Nothing makes it without money. Certainly not in the era of Internet cacophony. If you're asking for someone else's cash, expect to give up power. No one is going to invest for nothing. And no one invests unless they expect a return. Better to execute a proof of concept first. Demonstrate you can make money, then you'll get better terms. Even better, be in charge of your own destiny, don't sell out. But without money, you're nowhere, sorry.
7. Allow people to show your colors.
Red Bull's got an online shop that sells a plethora of merch for all its pursuits: https://www.redbullshop.com/redbull/
If people believe in you, they want to demonstrate that belief by buying and using your merch. It's great if you don't need it, like Howard Stern, who refuses to do merch, but he's spreading the word about himself all the time in the media. Red Bull is creating its own media. Once again, it's the anti. And people want to align with the anti by wearing a company's colors.
8. The CEO Must Embody The Brand.
Dietrich Mateschitz is not a wannabe banker.

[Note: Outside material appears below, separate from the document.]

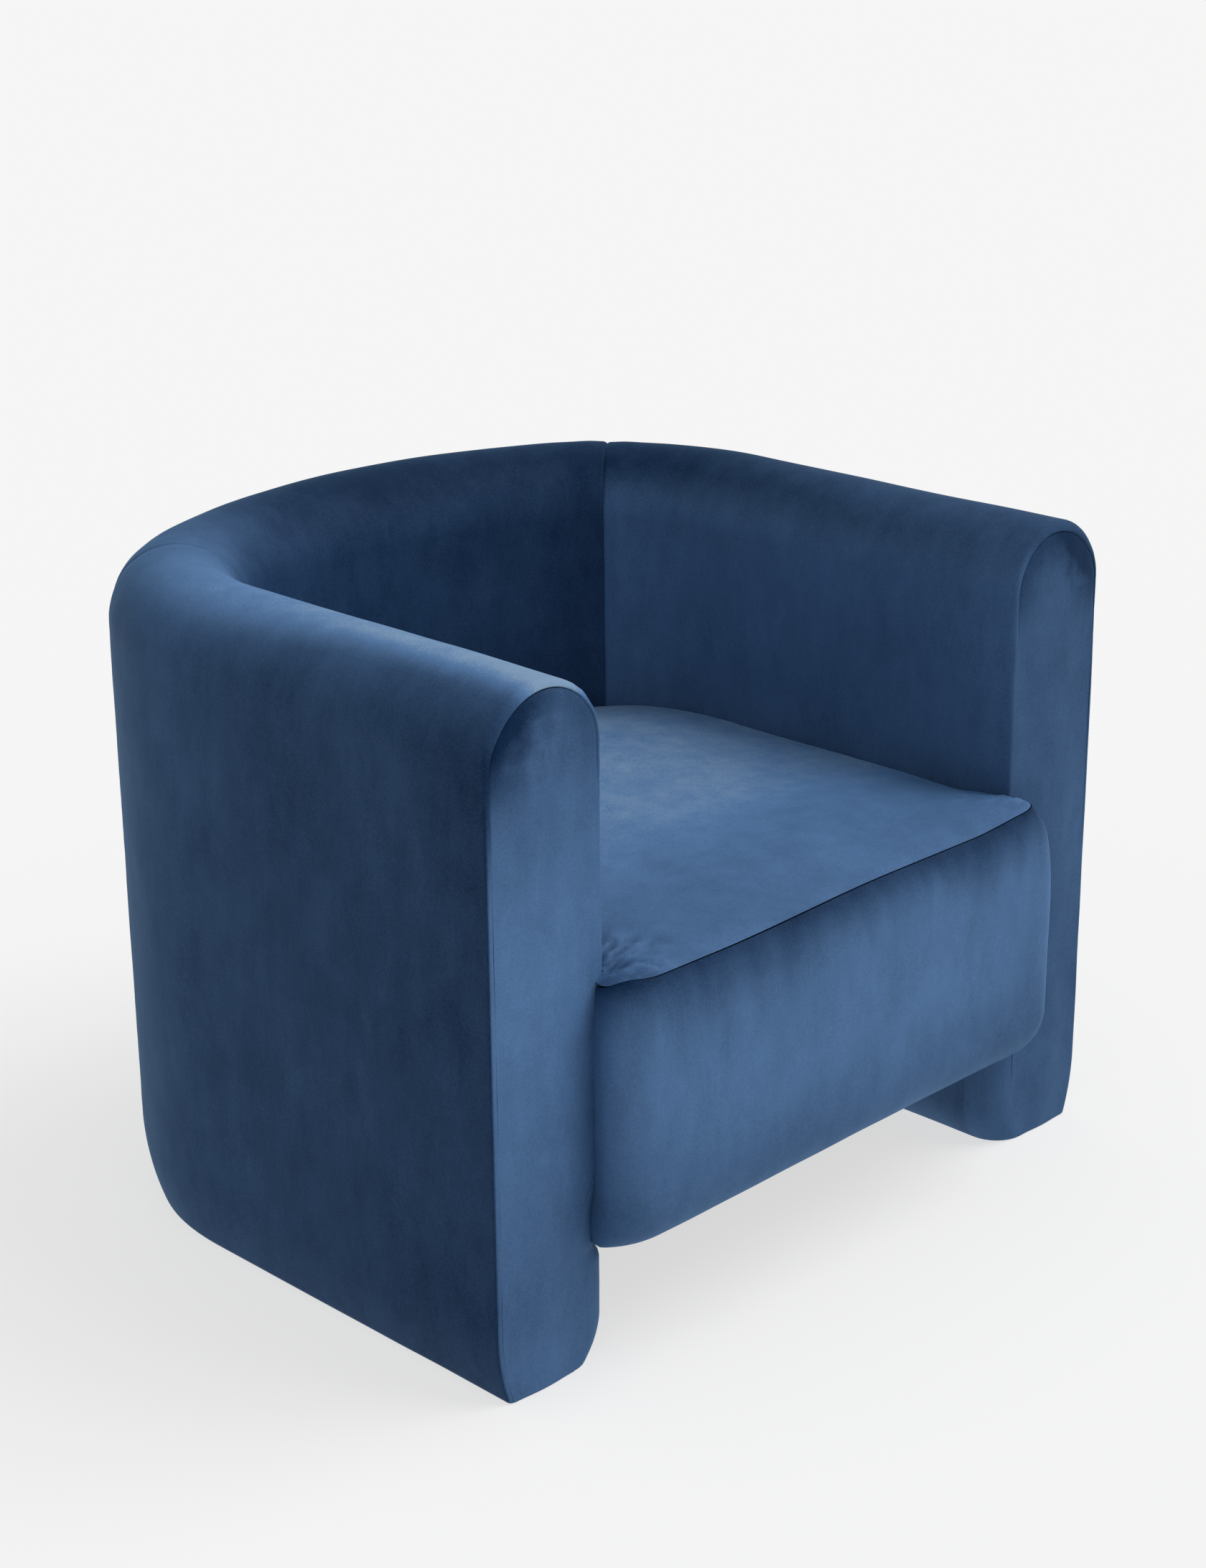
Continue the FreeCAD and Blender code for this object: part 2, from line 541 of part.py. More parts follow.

Yup, losers who get rich don expensive suits and imitate the lifestyle of the people their customers hold in contempt. I may not love Facebook, but I love that Mark Zuckerberg wears that damn hoodie. He's earned the right to. That's what musicians used to stand for, the alternative… We made a fortune on the backs of our fans and now we do whatever we want. Instead, today's musicians rarely have a core identity, their image is confused, with all their endorsement deals and their obvious desire to climb the economic ladder.
9. Never rest on your laurels.
Red Bull dives into magazines, TV production, it never rests, whereas when an act makes it today, it stops recording new music and goes on the road to rake in the bucks, forgetting its core mission. Lady Gaga might make money this time around, but with no hit records, she won't be able to sell out arenas in the future. Gaga should cancel her tour and put out one hit record. Even if she has to sign up with Max Martin and Dr. Luke. She's forgetting her core mission. Or maybe do an acoustic record. By going on tour, she's taking her eye from the prize. The fact that she's continuing to get mainstream publicity? So does Kim Kardashian, and when she's done you'll hear a giant sucking sound as her body collapses in upon itself, because there's nothing inside. Kim Kardashian is perfect for today's age, she's all about money, that's why she's famous. But if you think money is a core product, then I hope you save it, because you're not going to make it for long.
Wherever cool events take place, Red Bull is there. And that's the only place it is. It's not a classic brand, doling out a bit of cash here and there, its execs too ignorant to realize that's a waste. Bud Light sponsors events, but it doesn't burnish the image of the brand. Instead of sponsoring everything, Bud Light should just focus on one thing. Even better, Bud should have a new brand that ONLY sponsors music or another endeavor. Red Bull is about sports. It's about extreme. You know that if you've never tasted the yellow liquid. There's no point in being everywhere if no one knows what you stand for.